START DATA SEGMENT

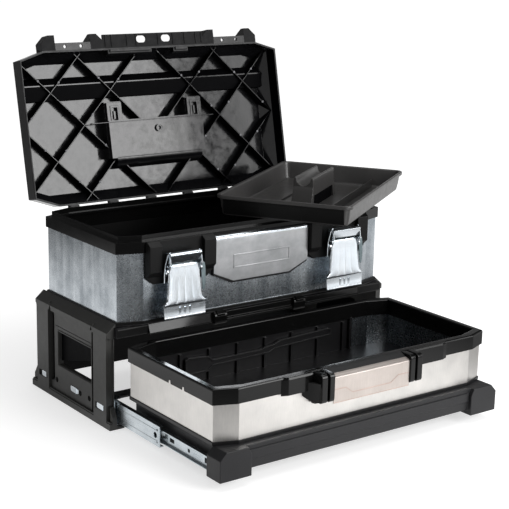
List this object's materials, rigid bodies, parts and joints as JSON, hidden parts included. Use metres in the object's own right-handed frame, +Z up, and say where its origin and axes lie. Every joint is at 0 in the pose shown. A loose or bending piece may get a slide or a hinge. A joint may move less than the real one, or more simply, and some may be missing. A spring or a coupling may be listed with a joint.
{
  "type": "metal toolbox with drawer",
  "caption": "Free-standing toolbox with a hinged lid, lift-off tray and draw latches, on a base frame whose drawer runs on telescopic slides.",
  "frame": {"origin": "on the floor, at the middle of the base frame's footprint, under its tie strap", "axes": "X to the right across the front, Y to the back, Z up; the drawer comes out along -Y"},
  "size_m": [0.636, 0.6407, 0.5666],
  "materials": {
    "black_plastic": "fine moulded grain, satin inside the lid",
    "grey_plastic": "satin",
    "soft_grip": "matt",
    "galvanised_sheet": "galvanised, with faint vertical streaks and spangle",
    "zinc_plate": "zinc plated",
    "bright_zinc": "bright zinc plated"
  },
  "bodies": {
    "chassis": {"chassis_side_left": "black_plastic", "chassis_side_right": "black_plastic", "chassis_deck": "black_plastic", "chassis_rear_panel": "black_plastic", "chassis_tie_strap": "black_plastic", "slide_outer_left": "zinc_plate", "slide_outer_right": "zinc_plate", "slide_screws_left": "zinc_plate", "slide_screws_right": "zinc_plate", "tub_wrapper": "galvanised_sheet", "tub_floor": "black_plastic", "tub_rim": "black_plastic", "hinge_pin": "zinc_plate", "front_apron": "black_plastic", "centre_plate": "galvanised_sheet", "latch_bracket_left": "black_plastic", "latch_bracket_right": "black_plastic", "latch_base_left": "zinc_plate", "latch_base_right": "zinc_plate"},
    "lid": {"lid_shell": "black_plastic", "lid_lattice": "black_plastic", "lid_keeper_left": "black_plastic", "lid_keeper_right": "black_plastic", "handle_pins": "zinc_plate"},
    "lid_handle": {"handle_bail": "black_plastic", "handle_grip": "soft_grip"},
    "drawer": {"drawer_wrapper": "galvanised_sheet", "drawer_pan": "black_plastic", "drawer_rim": "black_plastic", "drawer_base": "black_plastic", "pull_top": "black_plastic", "pull_plate": "galvanised_sheet", "pull_bracket_left": "black_plastic", "pull_bracket_right": "black_plastic", "slide_inner_left": "zinc_plate", "slide_inner_right": "zinc_plate"},
    "runner_left": {"slide_middle_left": "zinc_plate", "slide_cages_left": "zinc_plate"},
    "runner_right": {"slide_middle_right": "zinc_plate", "slide_cages_right": "zinc_plate"},
    "lever_left": {"latch_lever_left": "bright_zinc"},
    "lever_right": {"latch_lever_right": "bright_zinc"},
    "hook_left": {"latch_hook_left": "bright_zinc"},
    "hook_right": {"latch_hook_right": "bright_zinc"},
    "tray": {"tray": "grey_plastic"}
  },
  "joints": [
    {"name": "lid_hinge", "type": "hinge", "parent": "chassis", "child": "lid", "pos_m": [0, 0.125, 0.284], "axis": [1, 0, 0], "range_deg": [0, 102]},
    {"name": "lid_handle_pivot", "type": "hinge", "parent": "lid", "child": "lid_handle", "pos_m": [0, 0.19662, 0.43337], "axis": [1, 0, 0], "range_deg": [-12, 78]},
    {"name": "drawer_slide", "type": "slide", "parent": "chassis", "child": "drawer", "axis": [0, 1, 0], "range_m": [0, 0.246]},
    {"name": "runner_slide_left", "type": "slide", "parent": "chassis", "child": "runner_left", "axis": [0, 1, 0], "range_m": [0, 0.123]},
    {"name": "runner_slide_right", "type": "slide", "parent": "chassis", "child": "runner_right", "axis": [0, 1, 0], "range_m": [0, 0.123]},
    {"name": "lever_pivot_left", "type": "hinge", "parent": "chassis", "child": "lever_left", "pos_m": [-0.157, -0.148, 0.25], "axis": [-1, 0, 0], "range_deg": [0, 85]},
    {"name": "lever_pivot_right", "type": "hinge", "parent": "chassis", "child": "lever_right", "pos_m": [0.157, -0.148, 0.25], "axis": [-1, 0, 0], "range_deg": [0, 85]},
    {"name": "hook_pivot_left", "type": "hinge", "parent": "lever_left", "child": "hook_left", "pos_m": [-0.157, -0.148, 0.244], "axis": [1, 0, 0], "range_deg": [0, 85]},
    {"name": "hook_pivot_right", "type": "hinge", "parent": "lever_right", "child": "hook_right", "pos_m": [0.157, -0.148, 0.244], "axis": [1, 0, 0], "range_deg": [0, 85]},
    {"name": "tray_lift_off", "type": "slide", "parent": "chassis", "child": "tray", "axis": [0, -1, 0], "range_m": [0, 0.331]}
  ],
  "couplings": [
    {"joint": "runner_slide_left", "follows": "drawer_slide", "ratio": 0.5},
    {"joint": "runner_slide_right", "follows": "drawer_slide", "ratio": 0.5},
    {"joint": "hook_pivot_left", "follows": "lever_pivot_left", "ratio": 1},
    {"joint": "hook_pivot_right", "follows": "lever_pivot_right", "ratio": 1},
    {"joint": "tray_lift_off", "follows": "lid_hinge", "m_per_rad": 0.18536}
  ]
}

END DATA SEGMENT

> EXERCISE BRIEF
Copy every line above that holds the word "axes".

> SOLUTION TO THE PROBLEM
List this object's materials, rigid bodies, parts and joints as JSON, hidden parts included. Use metres in the object's own right-handed frame, +Z up, and say where its origin and axes lie. Every joint is at 0 in the pose shown. A loose or bending piece may get a slide or a hinge. A joint may move less than the real one, or more simply, and some may be missing. A spring or a coupling may be listed with a joint.
  "frame": {"origin": "on the floor, at the middle of the base frame's footprint, under its tie strap", "axes": "X to the right across the front, Y to the back, Z up; the drawer comes out along -Y"},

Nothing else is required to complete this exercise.